The symbolic, minimal schematization of forms, lines, blots, prints, concerning the compositions in general, and the background in particular, or the figures, is a decisive condition in Eleni Zouni’s painting and perhaps one of the most attractive elements in the evolutionary journey of her art. “With Kokkinidis, I had started to deconstruct the notion of man and worked on the shape of the pod” says the artist about her teacher and the time she was a student at the ASFA. To this day the debunking of man has resulted in an intellectual schematization, with figures, sometimes appearing like small humans in arrangement and sometimes turning into short consecutive lines, or changing into lines that run and melt downwards. These are patterns of a schematization with origin equivalences and cause in primitive art, of an anticipation of achievement through schematized depiction.
The compositions of Eleni Zouni have their origins in mental processing; they are however surrounded by her strong intuition, where her very body participates in creation itself, as for example in the act of cycle designing.
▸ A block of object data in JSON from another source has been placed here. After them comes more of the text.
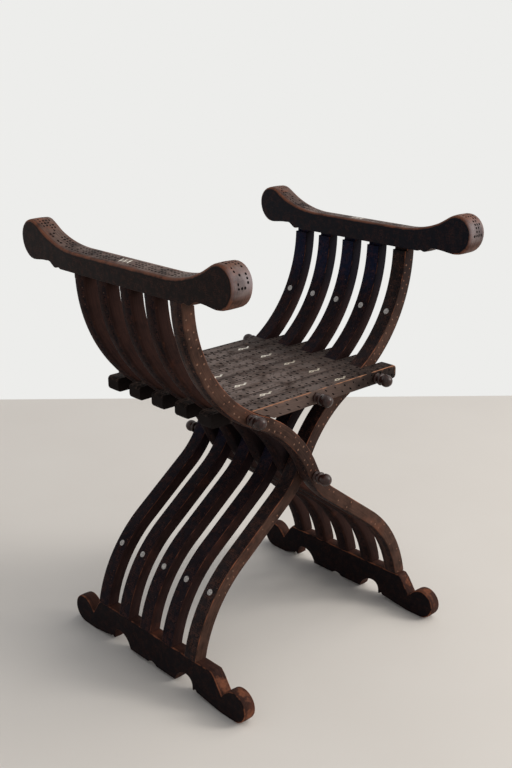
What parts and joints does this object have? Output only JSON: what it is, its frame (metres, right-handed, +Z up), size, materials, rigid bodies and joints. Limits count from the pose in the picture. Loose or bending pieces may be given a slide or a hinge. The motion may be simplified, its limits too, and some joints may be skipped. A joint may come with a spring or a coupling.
{
  "type": "savonarola chair",
  "caption": "Folding armchair without a back: crossed frames of curved wooden staves, slatted seat, scrolled arms, runner feet, chip carving and shell inlay.",
  "frame": {"origin": "on the floor, midway between the two feet and midway along the arms, under the crossing rod", "axes": "+Z up, the chair faces -Y, its left arm is at -X; the fold is about an axis along Y"},
  "size_m": [0.5768, 0.55, 0.7786],
  "materials": {
    "carved_wood": "dark stained walnut, carved all over, waxed, worn reddish brown on edges",
    "turned_wood": "turned dark stained wood, waxed",
    "mother_of_pearl": null
  },
  "bodies": {
    "left_frame": {"left_arm": "carved_wood", "left_arm_inlay": "mother_of_pearl", "left_stave_upper_discs": "mother_of_pearl", "left_stave_lower_discs": "mother_of_pearl", "right_foot": "carved_wood", "crossing_rod": "turned_wood", "crossing_rod_back_knob": "turned_wood", "left_hinge_rod": "turned_wood", "left_stave_1": "carved_wood", "left_stave_2": "carved_wood", "left_stave_3": "carved_wood", "left_stave_4": "carved_wood", "left_stave_5": "carved_wood"},
    "right_frame": {"right_arm": "carved_wood", "right_arm_inlay": "mother_of_pearl", "right_stave_upper_discs": "mother_of_pearl", "right_stave_lower_discs": "mother_of_pearl", "left_foot": "carved_wood", "right_hinge_rod": "turned_wood", "right_hinge_rod_back_knob": "turned_wood", "right_stave_1": "carved_wood", "right_stave_2": "carved_wood", "right_stave_3": "carved_wood", "right_stave_4": "carved_wood", "right_stave_5": "carved_wood"},
    "right_planks": {"right_plank_1": "carved_wood", "right_plank_2": "carved_wood", "right_plank_3": "carved_wood", "right_plank_4": "carved_wood", "right_plank_5": "carved_wood", "right_plank_inlays": "mother_of_pearl", "middle_rod": "turned_wood", "middle_rod_back_knob": "turned_wood"},
    "left_planks": {"left_plank_1": "carved_wood", "left_plank_2": "carved_wood", "left_plank_3": "carved_wood", "left_plank_4": "carved_wood", "left_plank_5": "carved_wood", "left_plank_inlays": "mother_of_pearl", "left_hinge_back_knob": "turned_wood"}
  },
  "joints": [
    {"name": "fold", "type": "hinge", "parent": "left_frame", "child": "right_frame", "pos_m": [0, 0, 0.34489], "axis": [0, -1, 0], "range_deg": [0, 48]},
    {"name": "right_planks_hinge", "type": "hinge", "parent": "right_frame", "child": "right_planks", "pos_m": [0.15246, 0, 0.48914], "axis": [0, 1, 0], "range_deg": [0, 82.08]},
    {"name": "middle_hinge", "type": "hinge", "parent": "right_planks", "child": "left_planks", "pos_m": [0, 0, 0.48914], "axis": [0, -1, 0], "range_deg": [0, 116.16]}
  ],
  "couplings": [
    {"joint": "right_planks_hinge", "follows": "fold", "ratio": 1.71},
    {"joint": "middle_hinge", "follows": "fold", "ratio": 2.4201}
  ]
}
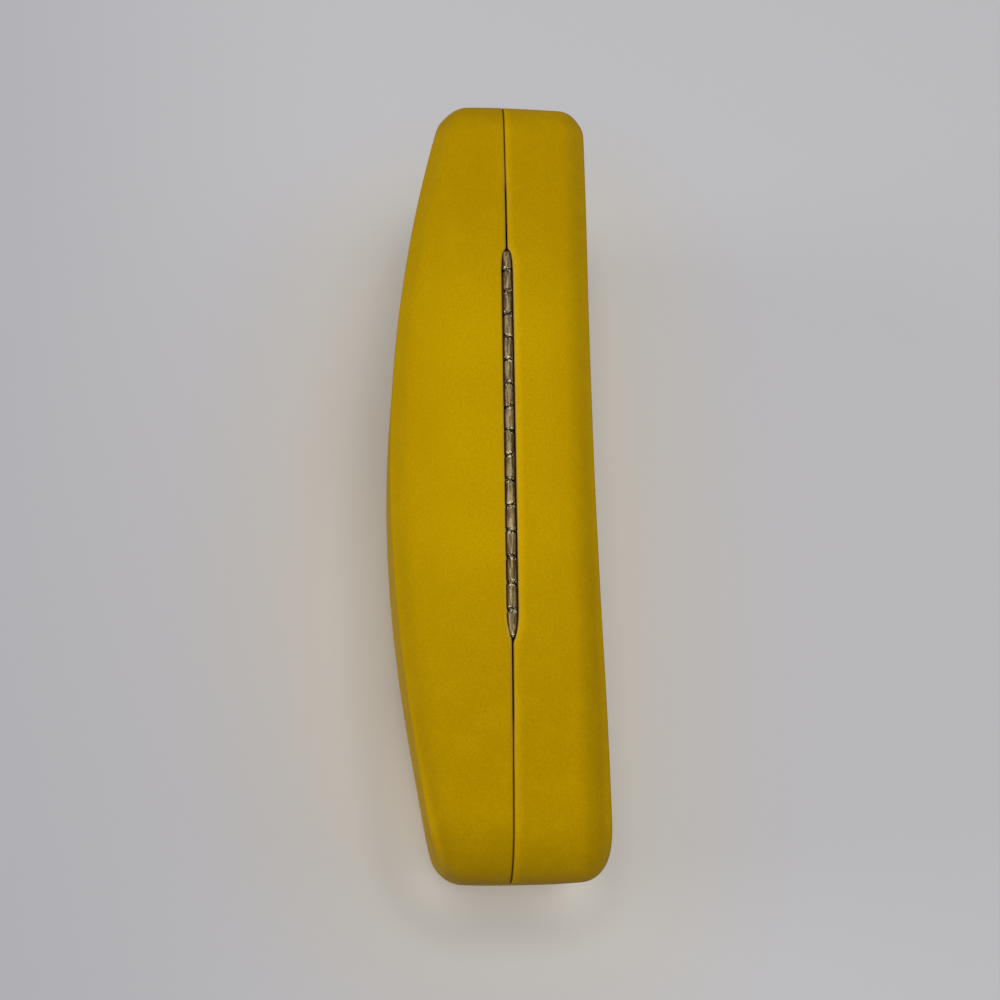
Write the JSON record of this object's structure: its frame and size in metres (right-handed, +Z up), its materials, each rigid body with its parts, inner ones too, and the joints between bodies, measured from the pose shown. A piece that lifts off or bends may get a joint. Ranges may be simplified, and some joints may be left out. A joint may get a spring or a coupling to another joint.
{
  "type": "hard sunglasses case",
  "caption": "Hard clamshell case for sunglasses: steel shells under a matte wrap, flocked inside, with a long knuckle hinge that snaps open and shut.",
  "frame": {"origin": "centre of the bounding box on the surface that the case stands on, under its front rims", "axes": "+X along the hinge, +Y across the case from the lid towards the flat underside of the base, +Z up towards the hinge"},
  "size_m": [0.163, 0.0414, 0.0645],
  "materials": {
    "wrap": "matte soft-touch grained wrap",
    "sheet_steel": "plain pressed sheet steel",
    "foam": "soft foam sheet",
    "flock": "short dark flock",
    "hinge_metal": "satin nickel plate",
    "rivet_metal": "satin nickel plate",
    "spring_steel": "blued spring strip",
    "gusset_cloth": "dark microfibre strip"
  },
  "bodies": {
    "base": {"base_cover": "wrap", "base_shell": "sheet_steel", "base_foam": "foam", "base_lining": "flock", "hinge_leaf_base": "hinge_metal", "hinge_pin": "hinge_metal", "hinge_rivets_base": "rivet_metal", "snap_spring_left": "spring_steel", "snap_spring_right": "spring_steel", "hinge_gusset": "gusset_cloth"},
    "lid": {"lid_cover": "wrap", "lid_shell": "sheet_steel", "lid_foam": "foam", "lid_lining": "flock", "hinge_leaf_lid": "hinge_metal", "hinge_rivets_lid": "rivet_metal"}
  },
  "joints": [
    {"name": "lid_hinge", "type": "hinge", "parent": "base", "child": "lid", "pos_m": [0, 0.0033, 0.0635], "axis": [-1, 0, 0], "range_deg": [0, 105], "deforming": ["snap_spring_left", "snap_spring_right", "hinge_gusset"]}
  ]
}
Such compositions, although often hermetic and unintelligible to the spectator, to the artist herself, have all their components and every detail of the whole checked and controlled. The part and the whole, the microcosm and the macrocosm of her representations, with the artist’s familiar techniques and methods, her special aesthetics, eventually end up in this attractive, schematized, hermetic symbolism imparting, through the minimal, the entire spiritual and psychological context of her inner reality.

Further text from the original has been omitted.